The policy statement also delineated the following incisive data:
- Every year, more than one in three American children start kindergarten without the language skills they need to learn to read.
- Reading proficiency by the third grade is the most important predictor of high school graduation and career success.
- Approximately two-thirds of children each year in the United States, and 80 percent of those living below the poverty threshold, fail to develop reading proficiency by the end of the third grade.
- Children from low-income families hear fewer words in early childhood and know fewer words by three years of age than do children from more advantaged families.
The Mission Promise Neighborhood Survey in 2014 found that 64 percent of families in the Mission are reading to their children three or more times per week. This is something to celebrate! MPN aims to ensure that the initiative’s partners continue to improve that number and get to 100 percent. Also, it is imperative to start this process as early as possible, since the MPN team knows that this is critical to brain development and vocabulary building.
There were plenty of books, neatly stacked on tables and grouped for age appropriateness, for MPN families to work toward that goal. Hundreds of books, actually.
To garner such a significant donation, it was Children’s Book Project to the rescue.
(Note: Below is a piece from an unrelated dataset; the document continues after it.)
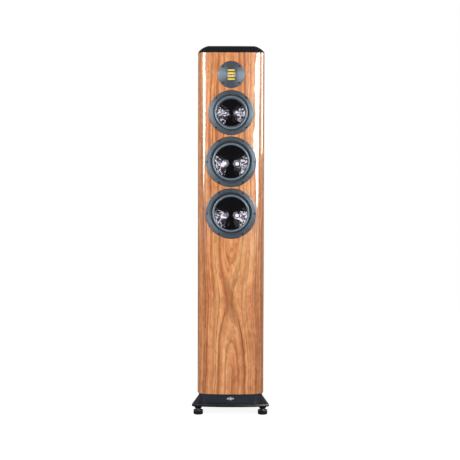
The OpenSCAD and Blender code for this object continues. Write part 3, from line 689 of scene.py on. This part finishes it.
make_base_plate()

# ---------------------------------------------------------------------------------- light, floor and camera
# the point in each front corner of the cabinet from which the softboxes' azimuths and distances are measured
CORNER_X = 0.085
CORNER_Y = -0.145

# the outlines of the softboxes, as (azimuth, height)
LEFT_STRIP = [(-46, 1.35), (-47, 1.15), (-50, 1.0), (-54, 0.85), (-60, 0.73), (-66, 0.85), (-70, 1.05),
              (-73, 1.3), (-73, 2.1), (-46, 2.1)]
RIGHT_WEDGE = [(43, 1.37), (24.5, 1.305), (20, 1.23), (29.5, 1.155), (32.5, 1.11), (21, 1.05), (21, 0.965),
               (24.5, 0.92), (32.5, 0.853), (40, 0.786), (47.5, 0.71), (53, 0.685), (58, 0.74), (68, 1.05),
               (76, 1.37), (77, 2.1), (47, 2.0)]
REAR_STRIP = [(100, 0.85), (121, 0.85), (121, 1.7), (100, 1.7)]
LEFT_HALO = [(-20, 0.5), (-88, 0.5), (-88, 2.9), (-20, 2.9)]
RIGHT_HALO = [(12, 0.5), (88, 0.5), (88, 2.9), (12, 2.9)]

# the bars that only the dishes reflect: from and to azimuth, and from and to height
DISH_BARS = [(57, 61), (66, 70), (75, 80)]
DISH_ROWS = [(0.55, 1.0), (1.15, 1.6), (1.9, 2.6)]

# steps along each side of a softbox's outline, and how far out from its middle its rings lie, as shares
OUTLINE_STEPS = 8
FAN_SHARES = (1.0, 0.75, 0.5, 0.25)


def around(azimuth, distance, height):
    """A point seen from the front corner on that side. azimuth is in degrees from straight ahead to +X."""
    a = math.radians(azimuth)
    x = math.copysign(CORNER_X, azimuth) + distance * math.sin(a)
    return (x, CORNER_Y - distance * math.cos(a), height)


def fan(outline, distance, first):
    """The mesh of one curved panel: rings that shrink to its middle. first is its first point's number."""
    rim = []
    for (a0, h0), (a1, h1) in zip(outline, outline[1:] + outline[:1]):
        for k in range(OUTLINE_STEPS):
            rim.append((a0 + (a1 - a0) * k / OUTLINE_STEPS, h0 + (h1 - h0) * k / OUTLINE_STEPS))
    mid_a = sum(a for a, h in rim) / len(rim)
    mid_h = sum(h for a, h in rim) / len(rim)
    vertices = []
    for share in FAN_SHARES:
        ring = [(mid_a + (a - mid_a) * share, mid_h + (h - mid_h) * share) for a, h in rim]
        vertices += [around(a, distance, h) for a, h in ring]
    vertices.append(around(mid_a, distance, mid_h))
    count = len(rim)
    last = first + (len(FAN_SHARES) - 1) * count
    faces = []
    for k in range(count):
        m = (k + 1) % count
        for low in range(first, last, count):
            high = low + count
            faces.append([low + k, low + m, high + m, high + k])
        faces.append([last + k, last + m, last + count])
    return vertices, faces


def glow(name, strength):
    """A material that shines without hiding what is behind it."""
    made = bpy.data.materials.new(name)
    made.use_nodes = True
    tree = made.node_tree
    tree.nodes.remove(tree.nodes["Principled BSDF"])
    emission = tree.nodes.new("ShaderNodeEmission")
    emission.inputs["Strength"].default_value = strength
    clear = tree.nodes.new("ShaderNodeBsdfTransparent")
    both = tree.nodes.new("ShaderNodeAddShader")
    tree.links.new(clear.outputs[0], both.inputs[0])
    tree.links.new(emission.outputs[0], both.inputs[1])
    tree.links.new(both.outputs[0], tree.nodes["Material Output"].inputs[0])
    return made


def card(name, distance, outlines, strength, dishes_only=False):
    """Curved softboxes that show only in reflections, either in the dishes or in everything but them."""
    vertices, faces = [], []
    for outline in outlines:
        more_vertices, more_faces = fan(outline, distance, len(vertices))
        vertices += more_vertices
        faces += more_faces
    mesh = bpy.data.meshes.new(name)
    mesh.from_pydata(vertices, [], faces)
    softbox = bpy.data.objects.new(name, mesh)
    bpy.context.scene.collection.objects.link(softbox)
    mesh.materials.append(glow(name, strength))
    softbox.visible_camera = False
    softbox.visible_shadow = False
    softbox.visible_diffuse = False
    dishes = [bpy.data.objects[driver + "_crystal_cone"] for driver in DRIVERS]
    link_light(softbox, dishes, "INCLUDE" if dishes_only else "EXCLUDE")


def link_light(light, pieces, state):
    """Lets a light shine on these pieces only (INCLUDE), or on everything but them (EXCLUDE)."""
    group = bpy.data.collections.new(light.name + "_receivers")
    light.light_linking.receiver_collection = group
    for piece in pieces:
        group.objects.link(piece)
    for member in group.collection_objects:
        member.light_linking.link_state = state


def lamp(name, place, aim, size, power, glossy=False):
    """A large soft lamp for even light. It shows in reflections only if it is glossy."""
    data = bpy.data.lights.new(name, "AREA")
    data.shape = "RECTANGLE"
    data.size, data.size_y = size
    data.energy = power
    made = bpy.data.objects.new(name, data)
    bpy.context.scene.collection.objects.link(made)
    made.location = place
    made.rotation_euler = (Vector(aim) - Vector(place)).to_track_quat("-Z", "Y").to_euler()
    made.visible_camera = False
    made.visible_glossy = glossy
    return made


def panel(side, near, far, low, high):
    """A four-cornered outline on one side of the speaker: -1 is the left, 1 the right."""
    return [(side * near, low), (side * far, low), (side * far, high), (side * near, high)]


def studio():
    """The lamps, then the softboxes of the lacquer and metals, then those of the crystal dishes."""
    lamp("key_left", (-2.2, -2.2, 1.7), aim=(0, 0, 0.7), size=(1.2, 1.8), power=62)
    lamp("key_right", (2.2, -2.4, 1.7), aim=(0, 0, 0.7), size=(1.2, 1.8), power=62)
    lamp("fill_rear", (0.6, 3.0, 2.4), aim=(0, 0, 0.6), size=(2.5, 2.0), power=45)
    glint = lamp("base_glint", (0, -0.75, 2.4), aim=(0, -0.15, 0.03), size=(1.2, 0.6), power=9, glossy=True)
    front_pads = [NODES["foot_pad_front_left"], NODES["foot_pad_front_right"]]
    link_light(glint, [bpy.data.objects["chamfered_base_plate"]] + front_pads, "INCLUDE")
    card("softbox_left", 1.6, [LEFT_STRIP], strength=22)
    card("softbox_right", 1.6, [RIGHT_WEDGE], strength=22)
    card("strip_right", 1.6, [REAR_STRIP], strength=14)
    card("halo_left", 2.3, [LEFT_HALO], strength=0.9)
    card("halo_right", 2.3, [RIGHT_HALO], strength=0.9)
    for side, where in ((-1, "left"), (1, "right")):
        panels = [panel(side, 40, 51, 0.98, 1.42)]
        for near, far in DISH_BARS:
            panels += [panel(side, near, far, low, high) for low, high in DISH_ROWS]
        card("dish_bars_" + where, 1.4, panels, strength=28, dishes_only=True)
        card("dish_halo_" + where, 1.5, [panel(side, 22, 84, 0.3, 2.7)], strength=1.0, dishes_only=True)
        card("dish_glow_" + where, 1.45, [panel(side, 30, 56, 0.75, 1.65)], strength=5, dishes_only=True)


# how bright the world is as a light, how bright the floor's own glow looks, and the floor's radius and points
WORLD_LIGHT = 0.12
FLOOR_GLOW = 0.92
FLOOR_RADIUS = 2.4
FLOOR_POINTS = 96


def backdrop():
    """A world that looks white but lights the speaker only a little."""
    world = bpy.data.worlds.new("studio")
    bpy.context.scene.world = world
    world.use_nodes = True
    tree = world.node_tree
    path = tree.nodes.new("ShaderNodeLightPath")
    level = tree.nodes.new("ShaderNodeMapRange")
    level.inputs["To Min"].default_value = WORLD_LIGHT
    level.inputs["To Max"].default_value = 1.0
    tree.links.new(path.outputs["Is Camera Ray"], level.inputs["Value"])
    back = tree.nodes["Background"]
    back.inputs["Color"].default_value = (1, 1, 1, 1)
    tree.links.new(level.outputs[0], back.inputs["Strength"])


def floor():
    """A round sheet of pale paper that glows to the camera, so that it meets the white world."""
    mesh = bpy.data.meshes.new("floor")
    turns = np.linspace(0, 2 * math.pi, FLOOR_POINTS + 1)[:-1]
    ring = [(FLOOR_RADIUS * math.cos(a), FLOOR_RADIUS * math.sin(a), 0) for a in turns]
    mesh.from_pydata(ring, [], [list(range(FLOOR_POINTS))])
    ground = bpy.data.objects.new("floor", mesh)
    bpy.context.scene.collection.objects.link(ground)
    paper = Finish("floor_paper", Roughness=0.9, Specular_IOR_Level=0.0, Emission_Color=(1, 1, 1, 1))
    paper.set(Base_Color=(0.22, 0.22, 0.22, 1))
    seen = paper.node("ShaderNodeLightPath").outputs["Is Camera Ray"]
    paper.set(Emission_Strength=paper.times(seen, FLOOR_GLOW))
    mesh.materials.append(paper.material)


# the camera, fitted to the photograph's view: focal length and sensor width in millimetres, place in metres,
# and how many degrees it looks down and is rolled
FOCAL_LENGTH = 156.52
SENSOR_WIDTH = 36
CAMERA_PLACE = (-0.003, -7.007, 1.409)
CAMERA_DOWN = 6.357
CAMERA_ROLL = 0.15


def camera():
    data = bpy.data.cameras.new("camera")
    data.sensor_width = SENSOR_WIDTH
    data.lens = FOCAL_LENGTH
    data.clip_end = 100
    eye = bpy.data.objects.new("camera", data)
    bpy.context.scene.collection.objects.link(eye)
    down = Euler((math.radians(90 - CAMERA_DOWN), 0, 0)).to_matrix().to_4x4()
    turn = down @ Matrix.Rotation(math.radians(CAMERA_ROLL), 4, "Z")
    eye.matrix_world = Matrix.Translation(CAMERA_PLACE) @ turn
    bpy.context.scene.camera = eye


camera()
studio()
backdrop()
floor()
bpy.context.scene.view_settings.view_transform = "Standard"
bpy.context.scene.view_settings.look = "None"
For over two decades, this organization has been replenishing libraries in schools, public health centers, daycare centers, homeless shelters — anywhere there is such need. All books are free, with some new and others “gently used.”
With arms laden with books — and even one infant carrier serving as a shopping bag, filled to the max–departing families were also offered a gift bag teeming with goodies. This included free passes to a trio of local kids’ venues: the Asian Art Museum; the Bay Area Discovery Museum; and the Cartoon Art Museum.
MPN parents left knowing there would be gifts for the holiday … and that the gift of learning would be part of their kids’ futures.